Biodiversität im städtischen Raum
Eine urbane tierische und pflanzliche Vielfalt anzunehmen, erscheint nach wie vor vielen als neu und überraschend. Auch wissenschaftlich widmet man sich der Stadtnatur in Deutschland erst seit den 1970er Jahren. Ein Grund für den „blinden Fleck“ Stadtnatur ist sicherlich die neuzeitliche Unterscheidung zwischen einer Sphäre des Menschen und einer der Natur, oder – aus räumlicher Perspektive – zwischen Garten und Wildnis. Diese Sphären wurden sowohl als eigene Territorien als auch als unterschiedliche funktionale Systeme mit jeweils eigenen Regeln verstanden, die sich nur getrennt als funktionsfähig erweisen können. Natur wurde in diesem Zusammenhang als materielle und damit sinnlich erfahrbare Natur zum Beispiel im Urlaub gedacht, die sich von der menschgemachten Welt der Artefakte dadurch unterscheidet, dass sie sich selbst verändert und Form gewinnt. Der Garten hingegen ist eine saubere, schöne, gewollte Fläche deren Wachstum vollkommen unter der Kontrolle des Menschen steht. Mit der fortschreitenden Kommerzialiserung des Gartenbaus, jedes Jahr wird alles neu gekauft und hergerichtet, wurden Klima zusehends belastet und Natur zunehmend verdrängt. Von den meist friedhofsähnlichen Anlagen der Großzahl der Gärten der Einfamilienhäuser bis hin zu den pflegeleichten, sterilen, modernen Beton- und Steinlandschaften geht eine deutlich sichtbare Trennung zur Wildnis aus. Der moderne Stadt- und Vorortmensch duldet nur gekaufte Tiere und Pflanzen in seinem Umfeld und fördert diese mit großem finanziellen Aufwand. Den beruflich für Gärten, Haustiere und Zubehör verantwortlichen Unternehmen kommt diese Haltung entgegen, da sie Jahr für Jahr hohe Profite verspricht.
Der Autor dieses Beitrags, Frank Bick, hat einen Hinterhofgarten, der größtenteils sich selbst überlassen wird. Solch ein Garten würde allgemein als unordentlich, verwildert und schmutzig wahrgenommen. Dieser Garten benötigt kein Wasser und keine Pflege, bietet aber dennoch einen naturnahen Entspannungsort, wie viele Bürger ihn nur aus dem Urlaub kennen. Wäre es ein Ferienhaus, würden die meisten Menschen die Fläche als idyllisch, natürlich wahrnehmen. Hier ist es aber schön, sagen die Besucher oder Touristen und kehren zurück auf ihre sterilen Anlagen. Die gezeigte Fläche hat gerade 5x5m.

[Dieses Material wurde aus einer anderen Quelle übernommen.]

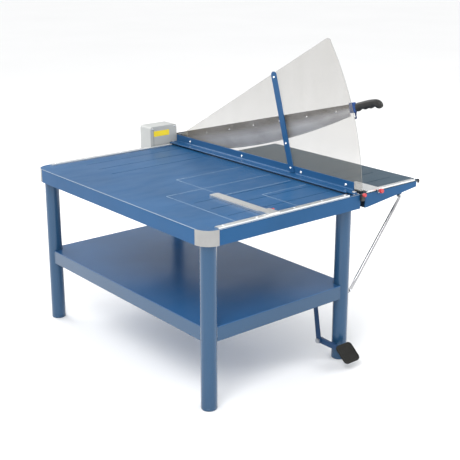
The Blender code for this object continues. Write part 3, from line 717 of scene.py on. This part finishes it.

Ein Kirschbaum bietet Schatten sowie Nahrung und hilft den Vögeln sich anzunähern und zu flüchten, ein Jasmin-Busch ermöglicht die Aufzucht der Nachkommen. Die Wiese bleibt im Hochsommer grün, überdauert problemlos lange Trockenzeiten ohne Zufuhr von Wasser. Frühblüher wie Löwenzahn versorgen Hummeln und Wildbienen im Frühjahr, Taubnesseln sogar im Frühjahr und Herbst. Brennnesseln bieten den Schmetterlingsraupen Futter. Auf diesen 25 Quadratmetern leben 14 Vogelarten, die ganzjährig mit Futter unterstützt werden und sich jedes Jahr fortpflanzen. Daneben lassen sich etwa 40 verschiedene Pflanzen und unzählige Insekten beobachten. Auf diesen wenigen Quadratmetern ist die Biodiversität höher als in manchen kompletten Reihenhaussiedlungen der städtischen Vororte. Und das Überraschende, die meisten Besucher genießen den Aufenthalt und kommen hier nach eigenen Aussagen zur Ruhe.
- Systematisch vertikale Flächen, Dächer, Fassaden, Stadtplätze und Straßen begrünen. Durch Begrünung kann eine kühlende Wirkung erreicht werden.
- Bereits im Schulunterricht die Notwendigkeit brachliegender Flächen und heimischer Pflanzen in Gärten vermitteln.
- Bürger ermutigen in Gärten Raum für Wildtiere zu schaffen.